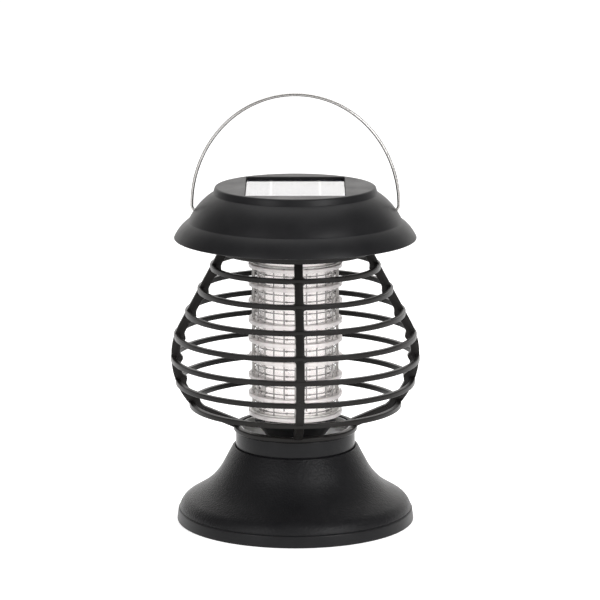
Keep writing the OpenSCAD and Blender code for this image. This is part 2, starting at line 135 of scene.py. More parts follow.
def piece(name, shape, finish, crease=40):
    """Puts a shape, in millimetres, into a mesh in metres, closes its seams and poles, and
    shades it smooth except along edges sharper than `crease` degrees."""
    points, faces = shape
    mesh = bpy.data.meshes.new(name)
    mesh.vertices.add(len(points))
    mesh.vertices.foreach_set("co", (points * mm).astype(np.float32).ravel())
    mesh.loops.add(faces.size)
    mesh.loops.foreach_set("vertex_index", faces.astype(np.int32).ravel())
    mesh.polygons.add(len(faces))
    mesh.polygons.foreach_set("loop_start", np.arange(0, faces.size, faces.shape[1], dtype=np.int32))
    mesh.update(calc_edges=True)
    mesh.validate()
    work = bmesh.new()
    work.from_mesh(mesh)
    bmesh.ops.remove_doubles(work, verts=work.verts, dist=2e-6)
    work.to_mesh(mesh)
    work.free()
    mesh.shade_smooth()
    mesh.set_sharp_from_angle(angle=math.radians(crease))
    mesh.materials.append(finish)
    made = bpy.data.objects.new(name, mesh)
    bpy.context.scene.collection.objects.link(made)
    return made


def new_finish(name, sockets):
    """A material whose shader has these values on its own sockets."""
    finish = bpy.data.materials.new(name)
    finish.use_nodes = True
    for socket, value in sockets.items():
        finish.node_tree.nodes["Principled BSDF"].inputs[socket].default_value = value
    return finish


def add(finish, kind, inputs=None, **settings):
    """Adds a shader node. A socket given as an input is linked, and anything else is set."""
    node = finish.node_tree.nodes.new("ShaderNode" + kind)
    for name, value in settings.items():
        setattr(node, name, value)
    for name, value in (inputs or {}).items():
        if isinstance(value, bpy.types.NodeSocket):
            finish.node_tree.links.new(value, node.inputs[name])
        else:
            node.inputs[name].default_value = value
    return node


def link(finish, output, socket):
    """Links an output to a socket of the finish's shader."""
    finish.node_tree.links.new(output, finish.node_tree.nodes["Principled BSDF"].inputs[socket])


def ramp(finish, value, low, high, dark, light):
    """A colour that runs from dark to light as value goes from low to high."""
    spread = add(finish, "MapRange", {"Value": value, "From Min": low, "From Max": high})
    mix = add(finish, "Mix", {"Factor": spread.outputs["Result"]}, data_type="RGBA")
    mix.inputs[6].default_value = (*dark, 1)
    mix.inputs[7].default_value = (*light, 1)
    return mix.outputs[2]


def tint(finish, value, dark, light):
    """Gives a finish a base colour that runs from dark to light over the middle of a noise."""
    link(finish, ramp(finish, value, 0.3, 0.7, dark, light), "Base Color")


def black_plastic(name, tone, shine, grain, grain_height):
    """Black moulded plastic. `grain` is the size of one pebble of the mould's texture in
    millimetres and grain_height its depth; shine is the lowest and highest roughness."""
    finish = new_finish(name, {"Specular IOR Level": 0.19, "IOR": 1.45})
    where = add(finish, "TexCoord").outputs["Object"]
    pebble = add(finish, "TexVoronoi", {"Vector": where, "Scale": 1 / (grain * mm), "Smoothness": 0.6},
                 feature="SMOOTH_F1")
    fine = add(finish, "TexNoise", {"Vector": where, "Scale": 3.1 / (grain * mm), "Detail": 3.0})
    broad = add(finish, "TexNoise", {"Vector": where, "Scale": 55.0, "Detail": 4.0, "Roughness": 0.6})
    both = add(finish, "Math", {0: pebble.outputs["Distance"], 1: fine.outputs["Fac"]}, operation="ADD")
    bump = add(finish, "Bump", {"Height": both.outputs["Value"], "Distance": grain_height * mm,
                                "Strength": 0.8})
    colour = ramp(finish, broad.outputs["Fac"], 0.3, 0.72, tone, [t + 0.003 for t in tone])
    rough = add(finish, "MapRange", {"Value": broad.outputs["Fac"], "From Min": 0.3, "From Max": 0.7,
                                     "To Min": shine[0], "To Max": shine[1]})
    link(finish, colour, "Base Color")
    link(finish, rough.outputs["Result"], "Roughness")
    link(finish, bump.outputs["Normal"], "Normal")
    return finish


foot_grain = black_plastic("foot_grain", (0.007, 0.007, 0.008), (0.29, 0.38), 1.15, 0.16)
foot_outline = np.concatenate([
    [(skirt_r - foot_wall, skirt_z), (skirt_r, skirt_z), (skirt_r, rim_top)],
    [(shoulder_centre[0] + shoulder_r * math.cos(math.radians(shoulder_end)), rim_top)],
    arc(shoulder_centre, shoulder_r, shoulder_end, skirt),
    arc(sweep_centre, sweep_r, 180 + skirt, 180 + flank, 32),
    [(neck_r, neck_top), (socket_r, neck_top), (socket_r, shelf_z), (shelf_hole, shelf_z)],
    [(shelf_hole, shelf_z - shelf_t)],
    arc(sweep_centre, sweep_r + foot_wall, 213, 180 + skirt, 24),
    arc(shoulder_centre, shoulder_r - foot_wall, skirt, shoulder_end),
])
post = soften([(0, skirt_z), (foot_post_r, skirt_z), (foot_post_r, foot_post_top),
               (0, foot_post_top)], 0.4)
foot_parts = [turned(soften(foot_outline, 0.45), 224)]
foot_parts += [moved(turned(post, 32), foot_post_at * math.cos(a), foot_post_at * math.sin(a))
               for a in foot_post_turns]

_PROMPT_
Your task is to print the whole listing again exactly.

_WRITTEN ANSWER_
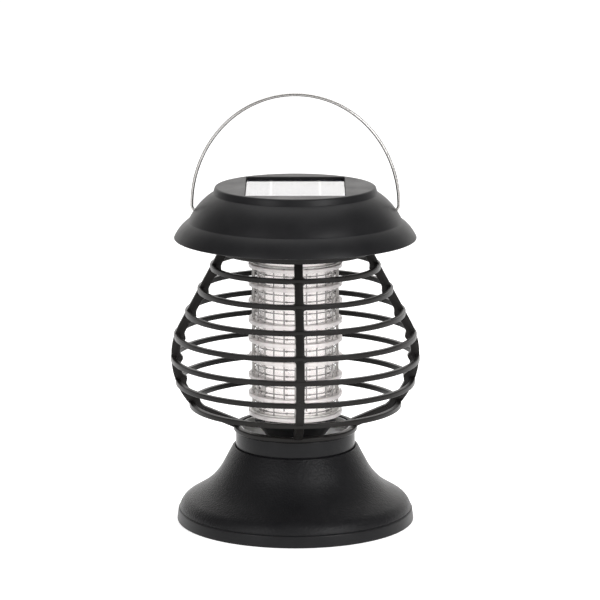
Keep writing the OpenSCAD and Blender code for this image. This is part 2, starting at line 135 of scene.py. More parts follow.
def piece(name, shape, finish, crease=40):
    """Puts a shape, in millimetres, into a mesh in metres, closes its seams and poles, and
    shades it smooth except along edges sharper than `crease` degrees."""
    points, faces = shape
    mesh = bpy.data.meshes.new(name)
    mesh.vertices.add(len(points))
    mesh.vertices.foreach_set("co", (points * mm).astype(np.float32).ravel())
    mesh.loops.add(faces.size)
    mesh.loops.foreach_set("vertex_index", faces.astype(np.int32).ravel())
    mesh.polygons.add(len(faces))
    mesh.polygons.foreach_set("loop_start", np.arange(0, faces.size, faces.shape[1], dtype=np.int32))
    mesh.update(calc_edges=True)
    mesh.validate()
    work = bmesh.new()
    work.from_mesh(mesh)
    bmesh.ops.remove_doubles(work, verts=work.verts, dist=2e-6)
    work.to_mesh(mesh)
    work.free()
    mesh.shade_smooth()
    mesh.set_sharp_from_angle(angle=math.radians(crease))
    mesh.materials.append(finish)
    made = bpy.data.objects.new(name, mesh)
    bpy.context.scene.collection.objects.link(made)
    return made


def new_finish(name, sockets):
    """A material whose shader has these values on its own sockets."""
    finish = bpy.data.materials.new(name)
    finish.use_nodes = True
    for socket, value in sockets.items():
        finish.node_tree.nodes["Principled BSDF"].inputs[socket].default_value = value
    return finish


def add(finish, kind, inputs=None, **settings):
    """Adds a shader node. A socket given as an input is linked, and anything else is set."""
    node = finish.node_tree.nodes.new("ShaderNode" + kind)
    for name, value in settings.items():
        setattr(node, name, value)
    for name, value in (inputs or {}).items():
        if isinstance(value, bpy.types.NodeSocket):
            finish.node_tree.links.new(value, node.inputs[name])
        else:
            node.inputs[name].default_value = value
    return node


def link(finish, output, socket):
    """Links an output to a socket of the finish's shader."""
    finish.node_tree.links.new(output, finish.node_tree.nodes["Principled BSDF"].inputs[socket])


def ramp(finish, value, low, high, dark, light):
    """A colour that runs from dark to light as value goes from low to high."""
    spread = add(finish, "MapRange", {"Value": value, "From Min": low, "From Max": high})
    mix = add(finish, "Mix", {"Factor": spread.outputs["Result"]}, data_type="RGBA")
    mix.inputs[6].default_value = (*dark, 1)
    mix.inputs[7].default_value = (*light, 1)
    return mix.outputs[2]


def tint(finish, value, dark, light):
    """Gives a finish a base colour that runs from dark to light over the middle of a noise."""
    link(finish, ramp(finish, value, 0.3, 0.7, dark, light), "Base Color")


def black_plastic(name, tone, shine, grain, grain_height):
    """Black moulded plastic. `grain` is the size of one pebble of the mould's texture in
    millimetres and grain_height its depth; shine is the lowest and highest roughness."""
    finish = new_finish(name, {"Specular IOR Level": 0.19, "IOR": 1.45})
    where = add(finish, "TexCoord").outputs["Object"]
    pebble = add(finish, "TexVoronoi", {"Vector": where, "Scale": 1 / (grain * mm), "Smoothness": 0.6},
                 feature="SMOOTH_F1")
    fine = add(finish, "TexNoise", {"Vector": where, "Scale": 3.1 / (grain * mm), "Detail": 3.0})
    broad = add(finish, "TexNoise", {"Vector": where, "Scale": 55.0, "Detail": 4.0, "Roughness": 0.6})
    both = add(finish, "Math", {0: pebble.outputs["Distance"], 1: fine.outputs["Fac"]}, operation="ADD")
    bump = add(finish, "Bump", {"Height": both.outputs["Value"], "Distance": grain_height * mm,
                                "Strength": 0.8})
    colour = ramp(finish, broad.outputs["Fac"], 0.3, 0.72, tone, [t + 0.003 for t in tone])
    rough = add(finish, "MapRange", {"Value": broad.outputs["Fac"], "From Min": 0.3, "From Max": 0.7,
                                     "To Min": shine[0], "To Max": shine[1]})
    link(finish, colour, "Base Color")
    link(finish, rough.outputs["Result"], "Roughness")
    link(finish, bump.outputs["Normal"], "Normal")
    return finish


foot_grain = black_plastic("foot_grain", (0.007, 0.007, 0.008), (0.29, 0.38), 1.15, 0.16)
foot_outline = np.concatenate([
    [(skirt_r - foot_wall, skirt_z), (skirt_r, skirt_z), (skirt_r, rim_top)],
    [(shoulder_centre[0] + shoulder_r * math.cos(math.radians(shoulder_end)), rim_top)],
    arc(shoulder_centre, shoulder_r, shoulder_end, skirt),
    arc(sweep_centre, sweep_r, 180 + skirt, 180 + flank, 32),
    [(neck_r, neck_top), (socket_r, neck_top), (socket_r, shelf_z), (shelf_hole, shelf_z)],
    [(shelf_hole, shelf_z - shelf_t)],
    arc(sweep_centre, sweep_r + foot_wall, 213, 180 + skirt, 24),
    arc(shoulder_centre, shoulder_r - foot_wall, skirt, shoulder_end),
])
post = soften([(0, skirt_z), (foot_post_r, skirt_z), (foot_post_r, foot_post_top),
               (0, foot_post_top)], 0.4)
foot_parts = [turned(soften(foot_outline, 0.45), 224)]
foot_parts += [moved(turned(post, 32), foot_post_at * math.cos(a), foot_post_at * math.sin(a))
               for a in foot_post_turns]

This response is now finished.